The Google Ads API has evolved significantly, moving far beyond its early, more complex iterations. The advent of AI, large language models, and modern development tools has made direct interaction with the API both easier and immensely more powerful. Many of the popular scripts used by industry experts rely on this API to function, automating critical tasks like bid adjustments, budget reallocation, adding negative keywords, and updating ad copy. To begin, you will need a Manager Account (MCC) to request a developer token and a Google Cloud Project, as the API operates on Google’s cloud infrastructure. Once your project is set up, you enable the Google Ads API to obtain the credentials needed for your scripts. While a deep dive into scripting is beyond this scope, AI has dramatically simplified the creation of automated workflows. With clear prompts and logic, you can generate scripts that perform nearly any routine account action. For those looking to push boundaries further, Google’s recent launch of the Google Ads MCP Server provides an advanced framework for even greater possibilities.
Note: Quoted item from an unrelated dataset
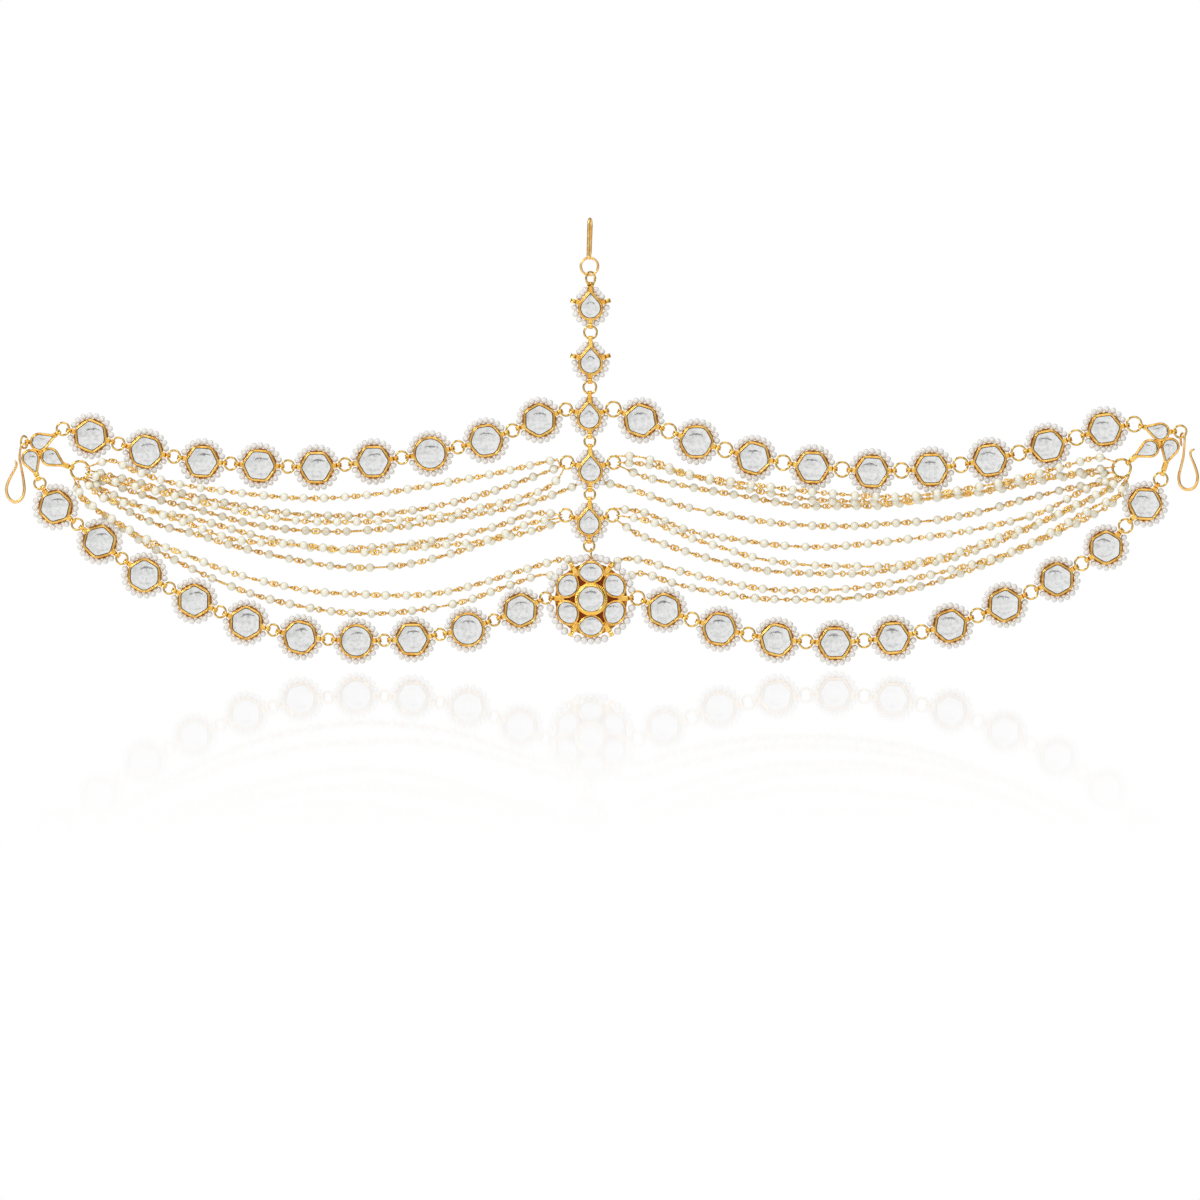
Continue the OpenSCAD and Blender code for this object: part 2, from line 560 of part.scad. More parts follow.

Ultimately, the most significant shift is to start viewing marketing as an interconnected system rather than a collection of dashboards. APIs are the threads that weave this system together. The first step is to clearly define what you want to achieve, what problem needs solving or what manual process should be automated. Discuss ideas with colleagues or experiment with AI tools to brainstorm potential applications. You don’t need a development background to start; curiosity and a systematic approach are far more important. Begin with a small, manageable project. Break the process down into simple steps, test your ideas, refine your approach, and build momentum from there. This iterative process makes a powerful technical tool feel approachable and achievable.